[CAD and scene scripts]
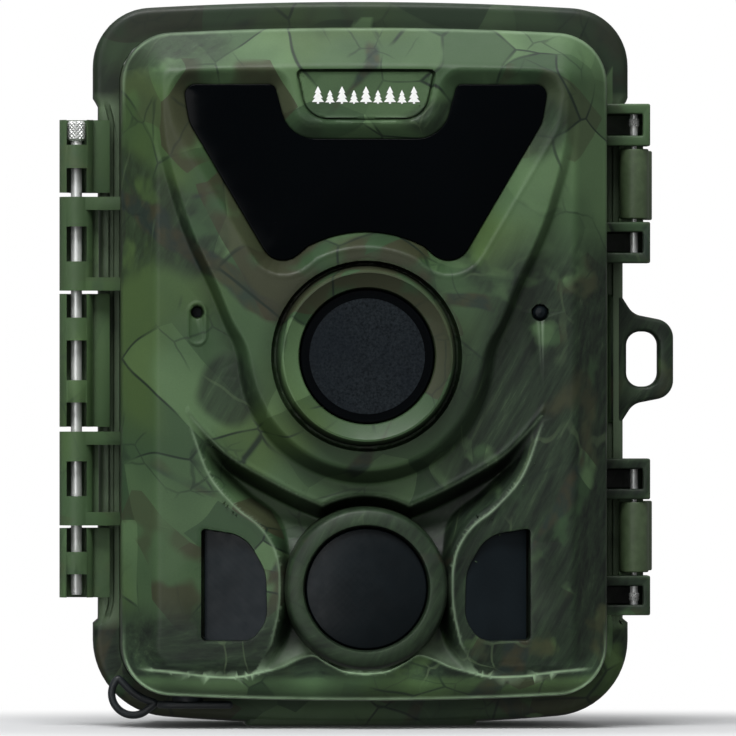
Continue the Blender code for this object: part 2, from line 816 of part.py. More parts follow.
def lens_group():
    """The glass, its shade ring, the lens, its holder with the infrared-cut slide, and the image sensor."""
    forward = (0, -1, 0)
    glass = cylinder("glass", GLASS_R, (0, -36.2, LENS_Z), (0, -34.9, LENS_Z), sides=32)
    publish(glass, "lens_window", "clear_glass")
    shade = [(10.6, 3.4), (GLASS_R, 3.4), (GLASS_R, 0.0), (9.4, 0.0), (10.6, 3.4)]
    publish(turned("shade", shade, (0, -31.2, LENS_Z), forward, steps=32), "lens_bezel", "black_plastic")
    hood = [(4.6, 18.0), (5.6, 19.0), (7.4, 19.0), (7.4, 15.5), (5.9, 15.0)]
    barrel = [(0.0, 18.0), *hood, (5.9, 0.0), (0.0, 0.0)]
    publish(turned("barrel", barrel, (0, -13.4, LENS_Z), forward, steps=24), "lens_barrel", "black_plastic")

    holder = box("holder", (-9.0, -18.0, LENS_Z - 9.0), (9.0, -8.9, LENS_Z + 9.0))
    barrel_bore = cylinder("barrel_bore", 6.3, (0, -19.0, LENS_Z), (0, -8.0, LENS_Z), sides=24)
    slide_slot = box("slide_slot", (-10.0, -12.7, LENS_Z - 6.0), (10.0, -11.1, LENS_Z + 6.0))
    publish(cut(holder, barrel_bore, slide_slot), "lens_holder", "black_plastic")

    slide = box("slide", (-16.0, -12.3, LENS_Z - 5.6), (5.2, -11.5, LENS_Z + 5.6))
    opening = cylinder("slide_opening", 4.4, (-10.0, -13.0, LENS_Z), (-10.0, -11.0, LENS_Z), sides=16)
    publish(cut(slide, opening), "ir_cut_filter", "dark_window", origin=(0, -11.9, LENS_Z))

    board = box("sensor_pcb", (-11.0, -8.5, LENS_Z - 11.0), (11.0, -7.3, LENS_Z + 11.0))
    chip = box("sensor_chip", (-4.5, -9.9, LENS_Z - 4.0), (4.5, -8.3, LENS_Z + 4.0))
    publish(join(board, chip), "sensor_board", "circuit_board")


def motion_sensors():
    """Three passive-infrared sensors behind their moulded lens films."""
    dome = [(0.0, 1.7), (5.0, 1.5), (9.0, 1.0), (PIR_R, 0.4), (PIR_R, 0.0), (0.0, 0.0)]
    center = turned("film", dome, (0, FACE - 2.4, PIR_Z), (0, -1, 0), steps=28)
    publish(center, "pir_lens_center", "grey_lens_film")
    for side, name in ((-1, "left"), (1, "right")):
        film = plate("film", side_pir_outline(side), FACE - 1.6, FACE - 0.4)
        publish(film, f"pir_lens_{name}", "grey_lens_film")
    can = [(0.0, 4.2), (4.1, 4.2), (4.1, 0.9), (4.6, 0.9), (4.6, 0.0), (0.0, 0.0)]
    for name, x in (("center", 0.0), ("left", -SIDE_PIR_X), ("right", SIDE_PIR_X)):
        publish(turned("can", can, (x, -14.4, 27.0), (0, -1, 0), steps=16), f"pir_sensor_{name}", "steel")
    publish(box("pir_pcb", (-32.0, -14.1, 18.0), (32.0, -12.9, 40.0)), "pir_board", "circuit_board")


def small_front_parts():
    forward, down = (0, -1, 0), (0, 0, -1)
    can = [(0.0, 2.6), (2.9, 2.6), (2.9, 0.0), (0.0, 0.0)]
    microphone = turned("mic", can, (MICROPHONE_X, -25.0, SMALL_HOLES_Z), forward, steps=14)
    publish(microphone, "microphone", "steel")
    eye = [(0.0, 5.0), (0.9, 4.7), (1.4, 4.0), (1.4, 2.0), (2.6, 2.0), (2.6, 0.0), (0.0, 0.0)]
    light_sensor = turned("eye", eye, (LIGHT_SENSOR_X, -25.4, SMALL_HOLES_Z), forward, steps=14)
    publish(light_sensor, "light_sensor", "grey_lens_film")
    jack = [(0.0, 6.0), (0.9, 5.7), (0.9, 1.2), (2.9, 1.2), (2.9, 6.7), (4.0, 6.7), (4.0, 0.0), (0.0, 0.0)]
    publish(turned("jack", jack, (JACK_X, JACK_Y, 16.0), down, steps=16), "dc_jack", "black_plastic")


def port_flap():
    """A rubber strip under the cover with a plug for the power jack and a pull loop round the corner."""
    strip = box("strip", (-38.8, JACK_Y - 4.0, 3.6), (-24.4, JACK_Y + 4.0, 4.9))
    plug = cylinder("plug", 2.9, (JACK_X, JACK_Y, 4.4), (JACK_X, JACK_Y, 7.2), sides=16, end_radius=2.7)
    outer = arc(-43.2, 6.3, 4.1, 135.0, 300.0, 9)
    under_corner = arc(-36.7, 15.1, 10.8, 258.0, 218.0, 3)
    loop = tube("loop", [(x, JACK_Y + 3.0, z) for x, z in outer + under_corner], 0.7, closed=True)
    publish(join(strip, plug, loop), "port_flap", "rubber", origin=(-24.8, JACK_Y, 4.2))


# ---------------------------------------------------------------- electronics and controls inside the cover


def inner_panel():
    """The moulding that closes the electronics in: a flanged box with the screen, the keys and the ports."""
    proud = PANEL_BACK + PROUD
    body = plate("panel_flange", shield(42.4, 8.5, 128.3, 8.0, 7.0, 700.0, 700.0), -8.3, -6.9)
    housing = plate("panel_box", shield(39.6, 11.2, 125.6, 5.0, 5.0, 700.0, 700.0), -7.5, PANEL_BACK)
    hollow = plate("panel_hollow", shield(38.0, 12.8, 124.0, 4.0, 4.0, 700.0, 700.0), -10.0, 0.0)
    bay_block = box("bay_block", (-30.0, -4.8, 12.0), (30.0, 1.0, 35.0))
    bay = box("bay", (-28.5, -3.3, 12.7), (28.5, proud, 33.3))
    card_slot = box("card_slot", (8.0, -3.25, 32.0), (20.0, -1.85, 36.0))
    usb_port = box("usb_port", (-14.6, -3.1, 32.0), (-5.4, -0.4, 36.0))
    screen = box("screen_cut", (-24.7, -2.0, 78.4), (24.7, proud, 115.6))
    screen_ledge = box("screen_ledge", (-27.0, 0.8, 76.2), (27.0, proud, 117.8))
    key_holes = [along_y(f"hole_{x}_{z}", KEY_R + 0.4, x, z, -2.0, proud, sides=16) for x, z in KEYS.values()]
    slot_start, slot_end = SWITCH_X - 2.0, SWITCH_X + SWITCH_TRAVEL + 2.0
    switch_slot = box("switch_slot", (slot_start, -2.0, SWITCH_Z - 1.8), (slot_end, proud, SWITCH_Z + 1.8))
    pillars, sinks, screw_holes = [], [], []
    for x, z in SCREWS:
        pillars.append(along_y(f"pillar_{x}_{z}", 4.2, x, z, -8.1, 1.0, sides=16))
        sinks.append(along_y(f"sink_{x}_{z}", 2.9, x, z, -6.7, proud, sides=16))
        screw_holes.append(along_y(f"panel_hole_{x}_{z}", 1.6, x, z, -10.0, -5.0, sides=10))
    join(body, housing)
    cut(body, hollow)
    join(body, bay_block, *pillars)
    cut(body, bay, card_slot, usb_port, screen, screen_ledge, *key_holes, switch_slot, *sinks, *screw_holes)
    publish(body, "inner_panel", "black_plastic")


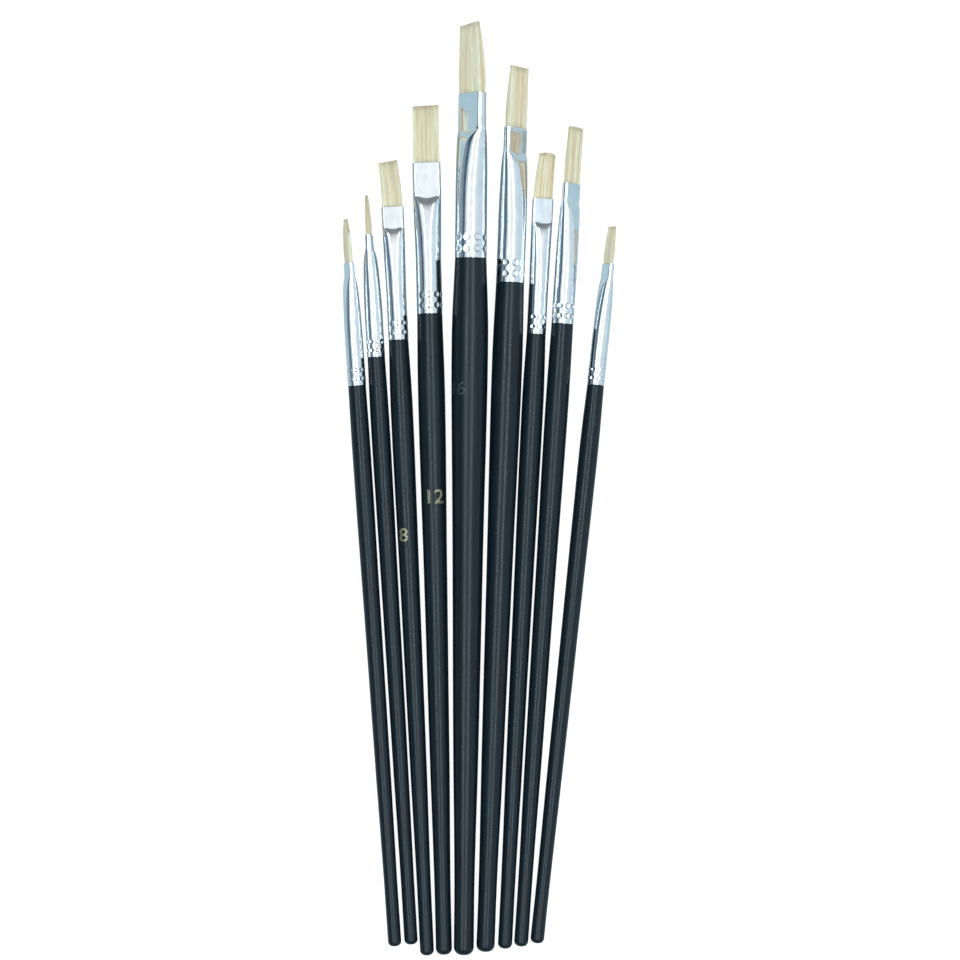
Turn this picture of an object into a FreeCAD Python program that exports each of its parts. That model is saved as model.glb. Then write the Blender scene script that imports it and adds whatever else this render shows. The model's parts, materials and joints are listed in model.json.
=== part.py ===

### WHAT IS EXPECTED
Give back the whole listing, word for word.

### ANSWER FOR THE TASK
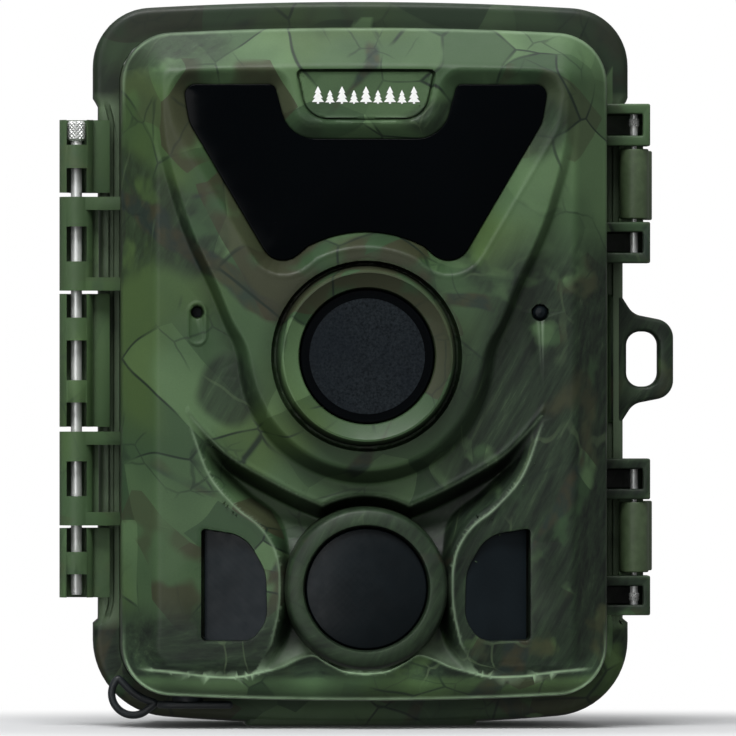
Continue the Blender code for this object: part 2, from line 816 of part.py. More parts follow.
def lens_group():
    """The glass, its shade ring, the lens, its holder with the infrared-cut slide, and the image sensor."""
    forward = (0, -1, 0)
    glass = cylinder("glass", GLASS_R, (0, -36.2, LENS_Z), (0, -34.9, LENS_Z), sides=32)
    publish(glass, "lens_window", "clear_glass")
    shade = [(10.6, 3.4), (GLASS_R, 3.4), (GLASS_R, 0.0), (9.4, 0.0), (10.6, 3.4)]
    publish(turned("shade", shade, (0, -31.2, LENS_Z), forward, steps=32), "lens_bezel", "black_plastic")
    hood = [(4.6, 18.0), (5.6, 19.0), (7.4, 19.0), (7.4, 15.5), (5.9, 15.0)]
    barrel = [(0.0, 18.0), *hood, (5.9, 0.0), (0.0, 0.0)]
    publish(turned("barrel", barrel, (0, -13.4, LENS_Z), forward, steps=24), "lens_barrel", "black_plastic")

    holder = box("holder", (-9.0, -18.0, LENS_Z - 9.0), (9.0, -8.9, LENS_Z + 9.0))
    barrel_bore = cylinder("barrel_bore", 6.3, (0, -19.0, LENS_Z), (0, -8.0, LENS_Z), sides=24)
    slide_slot = box("slide_slot", (-10.0, -12.7, LENS_Z - 6.0), (10.0, -11.1, LENS_Z + 6.0))
    publish(cut(holder, barrel_bore, slide_slot), "lens_holder", "black_plastic")

    slide = box("slide", (-16.0, -12.3, LENS_Z - 5.6), (5.2, -11.5, LENS_Z + 5.6))
    opening = cylinder("slide_opening", 4.4, (-10.0, -13.0, LENS_Z), (-10.0, -11.0, LENS_Z), sides=16)
    publish(cut(slide, opening), "ir_cut_filter", "dark_window", origin=(0, -11.9, LENS_Z))

    board = box("sensor_pcb", (-11.0, -8.5, LENS_Z - 11.0), (11.0, -7.3, LENS_Z + 11.0))
    chip = box("sensor_chip", (-4.5, -9.9, LENS_Z - 4.0), (4.5, -8.3, LENS_Z + 4.0))
    publish(join(board, chip), "sensor_board", "circuit_board")


def motion_sensors():
    """Three passive-infrared sensors behind their moulded lens films."""
    dome = [(0.0, 1.7), (5.0, 1.5), (9.0, 1.0), (PIR_R, 0.4), (PIR_R, 0.0), (0.0, 0.0)]
    center = turned("film", dome, (0, FACE - 2.4, PIR_Z), (0, -1, 0), steps=28)
    publish(center, "pir_lens_center", "grey_lens_film")
    for side, name in ((-1, "left"), (1, "right")):
        film = plate("film", side_pir_outline(side), FACE - 1.6, FACE - 0.4)
        publish(film, f"pir_lens_{name}", "grey_lens_film")
    can = [(0.0, 4.2), (4.1, 4.2), (4.1, 0.9), (4.6, 0.9), (4.6, 0.0), (0.0, 0.0)]
    for name, x in (("center", 0.0), ("left", -SIDE_PIR_X), ("right", SIDE_PIR_X)):
        publish(turned("can", can, (x, -14.4, 27.0), (0, -1, 0), steps=16), f"pir_sensor_{name}", "steel")
    publish(box("pir_pcb", (-32.0, -14.1, 18.0), (32.0, -12.9, 40.0)), "pir_board", "circuit_board")


def small_front_parts():
    forward, down = (0, -1, 0), (0, 0, -1)
    can = [(0.0, 2.6), (2.9, 2.6), (2.9, 0.0), (0.0, 0.0)]
    microphone = turned("mic", can, (MICROPHONE_X, -25.0, SMALL_HOLES_Z), forward, steps=14)
    publish(microphone, "microphone", "steel")
    eye = [(0.0, 5.0), (0.9, 4.7), (1.4, 4.0), (1.4, 2.0), (2.6, 2.0), (2.6, 0.0), (0.0, 0.0)]
    light_sensor = turned("eye", eye, (LIGHT_SENSOR_X, -25.4, SMALL_HOLES_Z), forward, steps=14)
    publish(light_sensor, "light_sensor", "grey_lens_film")
    jack = [(0.0, 6.0), (0.9, 5.7), (0.9, 1.2), (2.9, 1.2), (2.9, 6.7), (4.0, 6.7), (4.0, 0.0), (0.0, 0.0)]
    publish(turned("jack", jack, (JACK_X, JACK_Y, 16.0), down, steps=16), "dc_jack", "black_plastic")


def port_flap():
    """A rubber strip under the cover with a plug for the power jack and a pull loop round the corner."""
    strip = box("strip", (-38.8, JACK_Y - 4.0, 3.6), (-24.4, JACK_Y + 4.0, 4.9))
    plug = cylinder("plug", 2.9, (JACK_X, JACK_Y, 4.4), (JACK_X, JACK_Y, 7.2), sides=16, end_radius=2.7)
    outer = arc(-43.2, 6.3, 4.1, 135.0, 300.0, 9)
    under_corner = arc(-36.7, 15.1, 10.8, 258.0, 218.0, 3)
    loop = tube("loop", [(x, JACK_Y + 3.0, z) for x, z in outer + under_corner], 0.7, closed=True)
    publish(join(strip, plug, loop), "port_flap", "rubber", origin=(-24.8, JACK_Y, 4.2))


# ---------------------------------------------------------------- electronics and controls inside the cover


def inner_panel():
    """The moulding that closes the electronics in: a flanged box with the screen, the keys and the ports."""
    proud = PANEL_BACK + PROUD
    body = plate("panel_flange", shield(42.4, 8.5, 128.3, 8.0, 7.0, 700.0, 700.0), -8.3, -6.9)
    housing = plate("panel_box", shield(39.6, 11.2, 125.6, 5.0, 5.0, 700.0, 700.0), -7.5, PANEL_BACK)
    hollow = plate("panel_hollow", shield(38.0, 12.8, 124.0, 4.0, 4.0, 700.0, 700.0), -10.0, 0.0)
    bay_block = box("bay_block", (-30.0, -4.8, 12.0), (30.0, 1.0, 35.0))
    bay = box("bay", (-28.5, -3.3, 12.7), (28.5, proud, 33.3))
    card_slot = box("card_slot", (8.0, -3.25, 32.0), (20.0, -1.85, 36.0))
    usb_port = box("usb_port", (-14.6, -3.1, 32.0), (-5.4, -0.4, 36.0))
    screen = box("screen_cut", (-24.7, -2.0, 78.4), (24.7, proud, 115.6))
    screen_ledge = box("screen_ledge", (-27.0, 0.8, 76.2), (27.0, proud, 117.8))
    key_holes = [along_y(f"hole_{x}_{z}", KEY_R + 0.4, x, z, -2.0, proud, sides=16) for x, z in KEYS.values()]
    slot_start, slot_end = SWITCH_X - 2.0, SWITCH_X + SWITCH_TRAVEL + 2.0
    switch_slot = box("switch_slot", (slot_start, -2.0, SWITCH_Z - 1.8), (slot_end, proud, SWITCH_Z + 1.8))
    pillars, sinks, screw_holes = [], [], []
    for x, z in SCREWS:
        pillars.append(along_y(f"pillar_{x}_{z}", 4.2, x, z, -8.1, 1.0, sides=16))
        sinks.append(along_y(f"sink_{x}_{z}", 2.9, x, z, -6.7, proud, sides=16))
        screw_holes.append(along_y(f"panel_hole_{x}_{z}", 1.6, x, z, -10.0, -5.0, sides=10))
    join(body, housing)
    cut(body, hollow)
    join(body, bay_block, *pillars)
    cut(body, bay, card_slot, usb_port, screen, screen_ledge, *key_holes, switch_slot, *sinks, *screw_holes)
    publish(body, "inner_panel", "black_plastic")


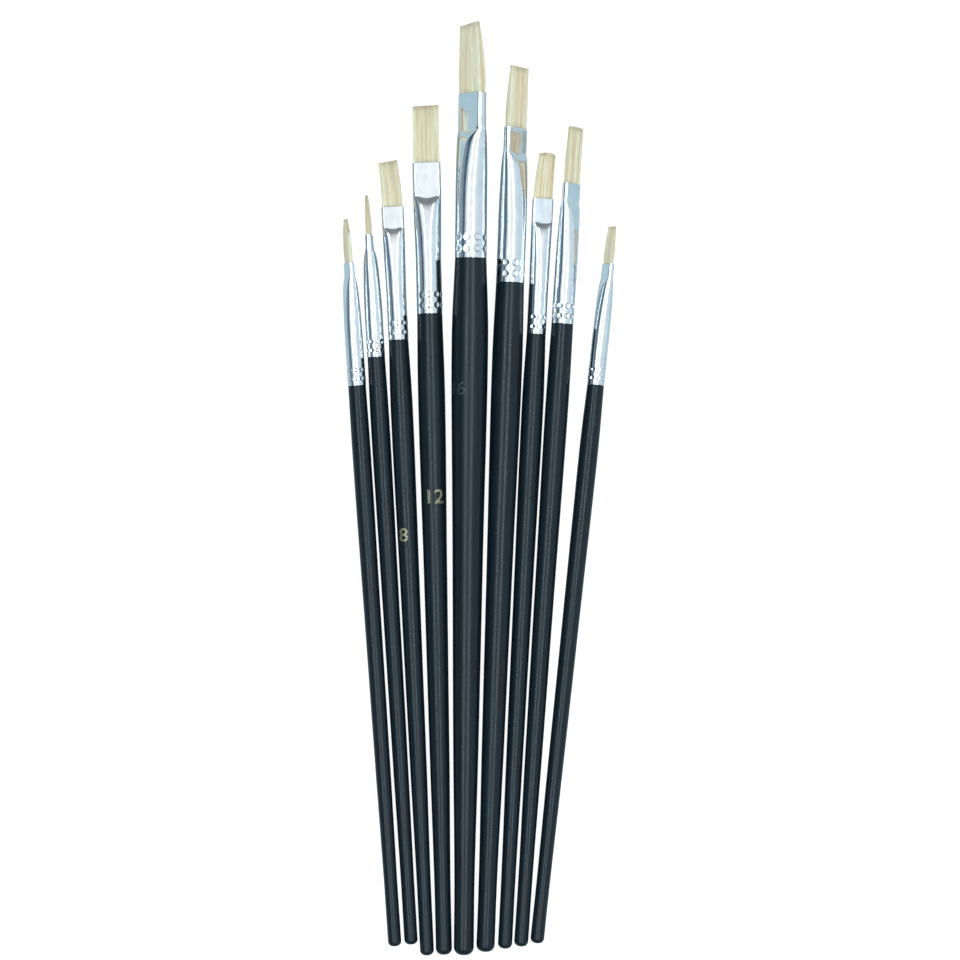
Turn this picture of an object into a FreeCAD Python program that exports each of its parts. That model is saved as model.glb. Then write the Blender scene script that imports it and adds whatever else this render shows. The model's parts, materials and joints are listed in model.json.
=== part.py ===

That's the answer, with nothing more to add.